ヨハネ13章では、キリストが弟子たちの足を洗うという、教師と弟子という関係ではありえないことを行う。13:1「世にいる自分のものを愛されたイエスは、その愛を残るところなく示された。」そして洗い終わった後に言います。3:14-15「それで、主であり師であるこのわたしが、あなたがたの足を洗ったのですから、あなたがたもまた互いに足を洗い合うべきです。わたしがあなたがたにしたとおりに、あなたがたもするように、わたしはあなたがたに模範を示したのです。 」

キリストがされたことは、全て私たちが行ってすべき模範なのだ。

キリストはついに十字架に架けるが、その裁判の時、ピラトにこう言った。「わたしの国はこの世のものではありません。もしこの世のものであったなら、わたしのしもべたちが、わたしをユダヤ人に渡さないように、戦ったことでしょう。しかし、事実、わたしの国はこの世のものではありません。」

ではキリストの国は、よその世界のものなのか?ルカ17:20-21ではイエスがこう言っている。「神の国は、人の目で認められるようにして来るものではありません。『そら、ここにある。』とか、『あそこにある。』とか言えるようなものではありません。いいですか。神の国は、あなたがたのただ中にあるのです。」キリストがピラトに言っているのは、神の国はこの世界の人々が思い描くような国ではないということ。暴力から自分を守るために暴力を振るうことはしない。だから弟子たちはキリストを守るために戦うことはしなかった(わからずやのペテロを除いて)。

キリストの国は、この世の国のように権力者がいて他の者を支配するようなものではなく、互いに仕え合い、最後の最後まで愛し支え合うような国だ。

キリストが十字架に架かって死んでくださったのはその国の実現の為です。私たちにその愛を最大限の形で示すことに他ならない。

私たちは、十字架を通して永楽の国へ行くのではなく、十字架を背負いつつ神の国を体現するよう召されているのだ。だからキリストは。「だれでもわたしについて来たいと思うなら、自分を捨て、日々自分の十字架を負い、そしてわたしについて来なさい」と言われたのだ。(ルカ9:23)

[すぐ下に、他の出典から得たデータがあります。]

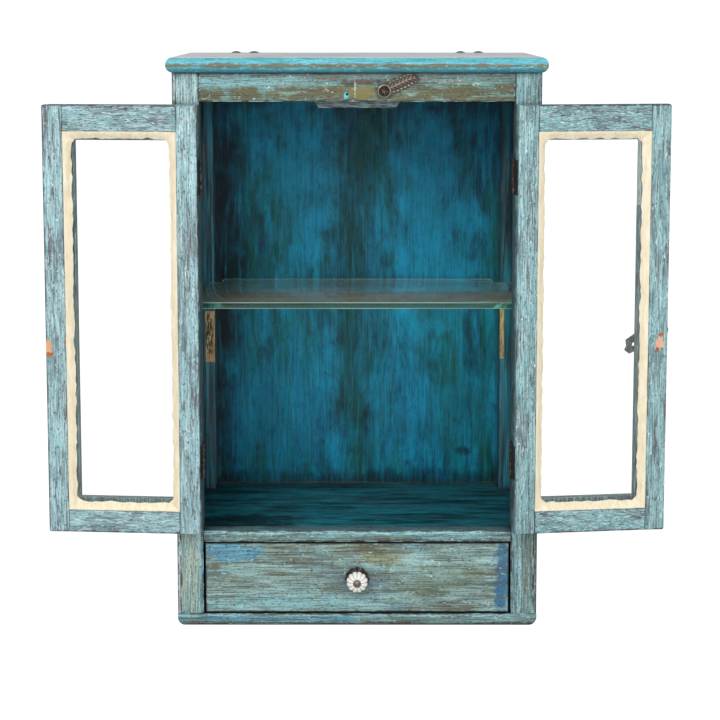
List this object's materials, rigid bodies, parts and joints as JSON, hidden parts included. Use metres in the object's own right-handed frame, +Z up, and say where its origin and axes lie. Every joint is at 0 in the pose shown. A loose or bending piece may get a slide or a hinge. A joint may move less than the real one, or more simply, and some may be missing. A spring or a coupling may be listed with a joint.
{
  "type": "glazed wall cabinet",
  "caption": "Painted wooden wall cabinet with glazed double doors swung open, a glass shelf and a drawer below.",
  "frame": {"origin": "centre of the flat underside", "axes": "+X to the right seen from the front, +Y into the wall, +Z up; the front faces -Y"},
  "size_m": [0.7684, 0.3027, 0.7112],
  "materials": {
    "painted_wood": "worn teal and olive oil paint over wood, brush streaks, rubbed through on edges",
    "door_paint": "chalky light teal paint, streaky, dark at the edges",
    "bare_wood": "dry unpainted hardwood",
    "window_glass": "clear old window glass",
    "shelf_glass": "clear plate glass, green at the cut edge",
    "putty": "hard cream linseed putty, hand run and rough",
    "glazed_ceramic": "white glaze with dark crazing in the flutes",
    "old_iron": "dark oxidised iron with rubbed edges",
    "cast_leaf": "dark bronzed casting with bright worn ridges",
    "bolt_metal": "dull aged steel"
  },
  "bodies": {
    "cabinet": {"left_front_post": "painted_wood", "right_front_post": "painted_wood", "left_back_post": "painted_wood", "right_back_post": "painted_wood", "side_panels": "painted_wood", "side_top_rails": "painted_wood", "side_bottom_rails": "painted_wood", "top_board": "painted_wood", "frieze_rail": "painted_wood", "middle_rail": "painted_wood", "bottom_rail": "painted_wood", "back_panel": "painted_wood", "back_top_rail": "painted_wood", "back_bottom_rail": "bare_wood", "cabinet_floor": "painted_wood", "base_board": "bare_wood", "shelf_bearers": "painted_wood", "drawer_runners": "bare_wood", "drawer_guides": "bare_wood", "drawer_kickers": "bare_wood", "drawer_stops": "bare_wood", "door_stop_block": "painted_wood", "hanging_brackets": "old_iron", "hanging_bolts": "old_iron", "back_panel_nails": "old_iron", "frame_hinge_leaves": "old_iron", "frame_hinge_screws": "old_iron", "hinge_pins": "old_iron", "turn_button_screw_and_washer": "old_iron"},
    "left_door": {"left_door_hinge_stile": "door_paint", "left_door_meeting_stile": "door_paint", "left_door_top_rail": "door_paint", "left_door_bottom_rail": "door_paint", "left_door_glass": "window_glass", "left_door_putty": "putty", "left_door_hinge_leaves": "old_iron", "left_door_hinge_screws": "old_iron", "latch_keeper": "old_iron"},
    "right_door": {"right_door_hinge_stile": "door_paint", "right_door_meeting_stile": "door_paint", "right_door_top_rail": "door_paint", "right_door_bottom_rail": "door_paint", "right_door_glass": "window_glass", "right_door_putty": "putty", "right_door_hinge_leaves": "old_iron", "right_door_hinge_screws": "old_iron", "latch_plate": "old_iron", "latch_pin": "old_iron"},
    "drawer": {"drawer_front": "painted_wood", "drawer_sides": "bare_wood", "drawer_back": "bare_wood", "drawer_bottom": "bare_wood", "drawer_nails": "old_iron", "knob_backplate": "old_iron", "knob": "glazed_ceramic", "knob_bolt": "bolt_metal", "knob_nut": "bolt_metal"},
    "turn_button": {"turn_button": "cast_leaf"},
    "latch_hook": {"latch_hook": "old_iron"},
    "glass_shelf": {"glass_shelf": "shelf_glass"}
  },
  "joints": [
    {"name": "left_door_hinge", "type": "hinge", "parent": "cabinet", "child": "left_door", "pos_m": [-0.19075, -0.1404, 0.38775], "axis": [0, 0, 1], "range_deg": [-4, 185]},
    {"name": "right_door_hinge", "type": "hinge", "parent": "cabinet", "child": "right_door", "pos_m": [0.19075, -0.1404, 0.38775], "axis": [0, 0, 1], "range_deg": [-188, 0]},
    {"name": "drawer_slide", "type": "slide", "parent": "cabinet", "child": "drawer", "axis": [0, -1, 0], "range_m": [0, 0.17]},
    {"name": "turn_button_pivot", "type": "hinge", "parent": "cabinet", "child": "turn_button", "pos_m": [0.033, -0.1375, 0.668], "axis": [0, 1, 0], "range_deg": [0, 215]},
    {"name": "latch_hook_pivot", "type": "hinge", "parent": "right_door", "child": "latch_hook", "pos_m": [0.36222, -0.11923, 0.356], "axis": [0.1392, -0.9903, 0], "range_deg": [0, 75]},
    {"name": "shelf_lift", "type": "slide", "parent": "cabinet", "child": "glass_shelf", "axis": [0, 0, 1], "range_m": [0, 0.06]}
  ]
}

パウロも「私はキリストとともに十字架につけられました。もはや私が生きているのではなく、キリストが私のうちに生きておられるのです。いま私が、この世に生きているのは、私を愛し私のためにご自身をお捨てになった神の御子を信じる信仰によっているのです。」と言っている。(ガラテヤ2:20)

弟子のヨハネがこのようにまとめてくれている。
「キリストは、私たちのために、ご自分のいのちをお捨てになりました。それによって私たちに愛がわかったのです。ですから私たちは、兄弟のために、いのちを捨てるべきです。」1ヨハネ3:16

これこそが神の国の実現だと僕は強く信じ、いつかそういう日が来ることを願っている。

私たちは十字架を通して神の国に行くのではない。神の国そのものである十字架のもとに行き、そこで人となられた神に出会い、その十字架を背負い、自己犠牲の愛を持って生きることによって神の国を広めていくのである。